Read through the data and report every line in which the word "metres" occurs.

**Structured object records**
────
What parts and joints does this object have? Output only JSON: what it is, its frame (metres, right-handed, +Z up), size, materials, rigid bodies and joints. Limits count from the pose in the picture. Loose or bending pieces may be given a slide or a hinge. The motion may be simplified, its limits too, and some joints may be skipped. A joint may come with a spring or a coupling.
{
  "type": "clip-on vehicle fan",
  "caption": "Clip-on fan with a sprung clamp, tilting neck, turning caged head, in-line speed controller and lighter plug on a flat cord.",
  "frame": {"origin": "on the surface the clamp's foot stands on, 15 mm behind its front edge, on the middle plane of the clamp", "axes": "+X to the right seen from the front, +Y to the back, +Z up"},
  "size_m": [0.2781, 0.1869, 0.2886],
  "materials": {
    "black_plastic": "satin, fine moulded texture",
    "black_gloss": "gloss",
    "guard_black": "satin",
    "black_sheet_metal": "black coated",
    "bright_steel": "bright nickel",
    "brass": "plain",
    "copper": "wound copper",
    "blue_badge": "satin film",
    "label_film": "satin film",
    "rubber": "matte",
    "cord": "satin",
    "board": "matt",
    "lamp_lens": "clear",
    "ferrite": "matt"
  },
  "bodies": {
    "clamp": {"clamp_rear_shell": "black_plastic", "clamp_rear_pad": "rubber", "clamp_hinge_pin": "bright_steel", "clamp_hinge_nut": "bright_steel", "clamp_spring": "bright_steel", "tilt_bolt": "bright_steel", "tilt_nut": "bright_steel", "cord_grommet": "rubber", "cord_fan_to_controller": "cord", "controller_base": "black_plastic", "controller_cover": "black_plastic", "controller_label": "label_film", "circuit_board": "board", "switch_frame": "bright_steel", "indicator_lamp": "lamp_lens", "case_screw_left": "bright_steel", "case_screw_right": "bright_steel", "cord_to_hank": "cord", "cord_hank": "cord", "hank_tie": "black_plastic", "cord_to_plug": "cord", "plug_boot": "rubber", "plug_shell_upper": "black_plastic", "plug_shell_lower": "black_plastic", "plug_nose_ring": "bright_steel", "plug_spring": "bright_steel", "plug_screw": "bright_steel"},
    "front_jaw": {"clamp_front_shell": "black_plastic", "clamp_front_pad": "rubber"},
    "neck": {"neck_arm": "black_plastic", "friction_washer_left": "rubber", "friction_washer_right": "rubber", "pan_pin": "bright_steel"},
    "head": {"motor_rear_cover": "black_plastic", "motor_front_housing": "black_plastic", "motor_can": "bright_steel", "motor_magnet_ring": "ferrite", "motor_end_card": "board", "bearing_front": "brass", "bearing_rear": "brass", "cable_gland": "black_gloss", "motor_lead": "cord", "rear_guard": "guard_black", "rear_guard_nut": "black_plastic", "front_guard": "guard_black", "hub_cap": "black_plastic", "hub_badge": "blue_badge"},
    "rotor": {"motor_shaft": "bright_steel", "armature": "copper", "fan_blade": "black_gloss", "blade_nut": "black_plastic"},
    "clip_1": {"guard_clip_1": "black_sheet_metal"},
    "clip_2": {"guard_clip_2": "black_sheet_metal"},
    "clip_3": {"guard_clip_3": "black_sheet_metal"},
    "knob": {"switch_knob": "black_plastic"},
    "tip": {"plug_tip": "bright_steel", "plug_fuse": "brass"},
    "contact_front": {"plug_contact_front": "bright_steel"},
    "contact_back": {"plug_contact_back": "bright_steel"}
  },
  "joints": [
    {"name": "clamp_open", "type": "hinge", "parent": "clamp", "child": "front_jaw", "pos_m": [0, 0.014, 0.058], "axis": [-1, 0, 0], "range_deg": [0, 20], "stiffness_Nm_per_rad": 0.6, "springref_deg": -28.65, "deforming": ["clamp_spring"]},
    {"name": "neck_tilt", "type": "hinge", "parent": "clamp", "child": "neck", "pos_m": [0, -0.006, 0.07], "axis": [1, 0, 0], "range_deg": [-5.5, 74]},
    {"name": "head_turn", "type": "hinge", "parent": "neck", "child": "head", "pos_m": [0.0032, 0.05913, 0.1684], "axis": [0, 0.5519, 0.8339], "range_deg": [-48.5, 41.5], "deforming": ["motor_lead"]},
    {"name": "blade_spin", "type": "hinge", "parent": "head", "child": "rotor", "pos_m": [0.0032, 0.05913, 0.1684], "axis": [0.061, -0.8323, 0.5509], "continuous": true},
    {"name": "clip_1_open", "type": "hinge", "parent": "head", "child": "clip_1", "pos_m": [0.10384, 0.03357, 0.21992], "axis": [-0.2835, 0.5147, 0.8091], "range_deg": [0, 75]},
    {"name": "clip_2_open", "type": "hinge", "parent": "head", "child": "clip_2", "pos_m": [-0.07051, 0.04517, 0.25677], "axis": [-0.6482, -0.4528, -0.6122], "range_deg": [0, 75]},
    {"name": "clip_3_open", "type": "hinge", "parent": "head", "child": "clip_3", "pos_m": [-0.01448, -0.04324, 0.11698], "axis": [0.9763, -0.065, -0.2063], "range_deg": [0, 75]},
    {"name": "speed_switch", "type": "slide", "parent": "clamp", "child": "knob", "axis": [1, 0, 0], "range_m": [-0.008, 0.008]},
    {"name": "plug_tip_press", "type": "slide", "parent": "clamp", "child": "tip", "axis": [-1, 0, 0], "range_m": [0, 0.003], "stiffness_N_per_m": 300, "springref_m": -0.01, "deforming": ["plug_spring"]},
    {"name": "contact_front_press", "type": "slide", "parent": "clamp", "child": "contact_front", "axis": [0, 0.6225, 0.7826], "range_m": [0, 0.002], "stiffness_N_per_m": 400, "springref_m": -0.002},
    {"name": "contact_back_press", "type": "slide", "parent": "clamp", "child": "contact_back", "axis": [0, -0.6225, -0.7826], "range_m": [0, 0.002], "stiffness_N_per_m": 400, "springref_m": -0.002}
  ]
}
────
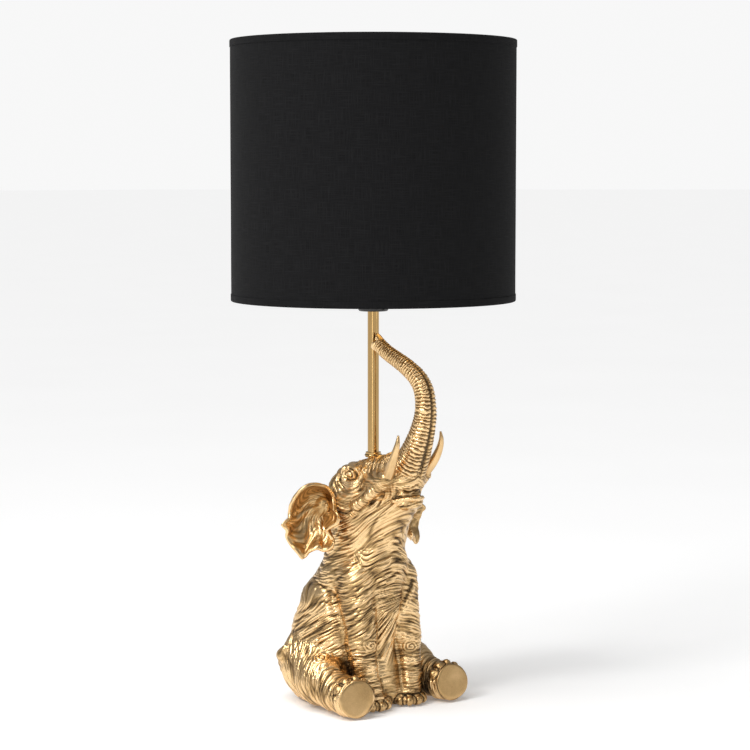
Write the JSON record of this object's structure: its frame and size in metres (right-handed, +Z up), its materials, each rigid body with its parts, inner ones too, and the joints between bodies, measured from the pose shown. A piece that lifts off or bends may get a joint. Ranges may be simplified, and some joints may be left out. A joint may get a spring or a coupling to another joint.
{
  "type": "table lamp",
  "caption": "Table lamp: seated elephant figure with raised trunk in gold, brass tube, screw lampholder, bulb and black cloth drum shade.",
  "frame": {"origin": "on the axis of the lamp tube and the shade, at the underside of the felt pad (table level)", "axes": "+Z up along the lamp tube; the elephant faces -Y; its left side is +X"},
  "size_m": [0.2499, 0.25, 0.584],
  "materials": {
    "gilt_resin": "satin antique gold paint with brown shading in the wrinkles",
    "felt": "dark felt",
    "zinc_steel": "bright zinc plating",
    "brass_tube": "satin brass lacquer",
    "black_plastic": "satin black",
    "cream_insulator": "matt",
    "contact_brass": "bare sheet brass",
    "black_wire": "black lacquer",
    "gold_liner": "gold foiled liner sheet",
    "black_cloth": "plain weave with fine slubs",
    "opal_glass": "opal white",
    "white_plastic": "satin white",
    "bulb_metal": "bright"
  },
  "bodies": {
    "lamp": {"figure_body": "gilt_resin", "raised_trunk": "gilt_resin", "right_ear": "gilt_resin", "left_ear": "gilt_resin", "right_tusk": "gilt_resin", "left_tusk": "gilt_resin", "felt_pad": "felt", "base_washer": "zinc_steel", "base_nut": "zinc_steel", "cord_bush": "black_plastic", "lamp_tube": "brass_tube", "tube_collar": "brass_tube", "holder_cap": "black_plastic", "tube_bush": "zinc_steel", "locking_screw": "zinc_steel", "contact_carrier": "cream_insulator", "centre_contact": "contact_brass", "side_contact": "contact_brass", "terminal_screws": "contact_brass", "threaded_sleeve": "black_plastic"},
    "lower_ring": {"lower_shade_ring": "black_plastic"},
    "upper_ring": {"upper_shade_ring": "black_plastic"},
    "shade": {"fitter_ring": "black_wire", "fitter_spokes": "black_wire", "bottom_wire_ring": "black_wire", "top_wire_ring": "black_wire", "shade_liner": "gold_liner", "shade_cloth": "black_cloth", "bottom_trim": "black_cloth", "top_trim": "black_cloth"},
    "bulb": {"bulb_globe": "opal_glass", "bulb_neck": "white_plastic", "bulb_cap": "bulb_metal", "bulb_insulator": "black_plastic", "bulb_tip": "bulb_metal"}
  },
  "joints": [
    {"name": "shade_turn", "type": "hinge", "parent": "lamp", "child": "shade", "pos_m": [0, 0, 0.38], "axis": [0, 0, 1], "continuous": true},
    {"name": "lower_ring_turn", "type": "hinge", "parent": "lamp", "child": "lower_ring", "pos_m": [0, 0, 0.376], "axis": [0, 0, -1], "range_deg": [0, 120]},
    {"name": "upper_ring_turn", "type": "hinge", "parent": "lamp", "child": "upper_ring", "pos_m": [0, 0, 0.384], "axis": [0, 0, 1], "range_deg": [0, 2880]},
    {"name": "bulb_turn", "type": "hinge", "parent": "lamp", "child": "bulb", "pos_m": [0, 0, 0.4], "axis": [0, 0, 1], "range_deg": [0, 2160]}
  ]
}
────
**Finished answer**
What parts and joints does this object have? Output only JSON: what it is, its frame (metres, right-handed, +Z up), size, materials, rigid bodies and joints. Limits count from the pose in the picture. Loose or bending pieces may be given a slide or a hinge. The motion may be simplified, its limits too, and some joints may be skipped. A joint may come with a spring or a coupling.
Write the JSON record of this object's structure: its frame and size in metres (right-handed, +Z up), its materials, each rigid body with its parts, inner ones too, and the joints between bodies, measured from the pose shown. A piece that lifts off or bends may get a joint. Ranges may be simplified, and some joints may be left out. A joint may get a spring or a coupling to another joint.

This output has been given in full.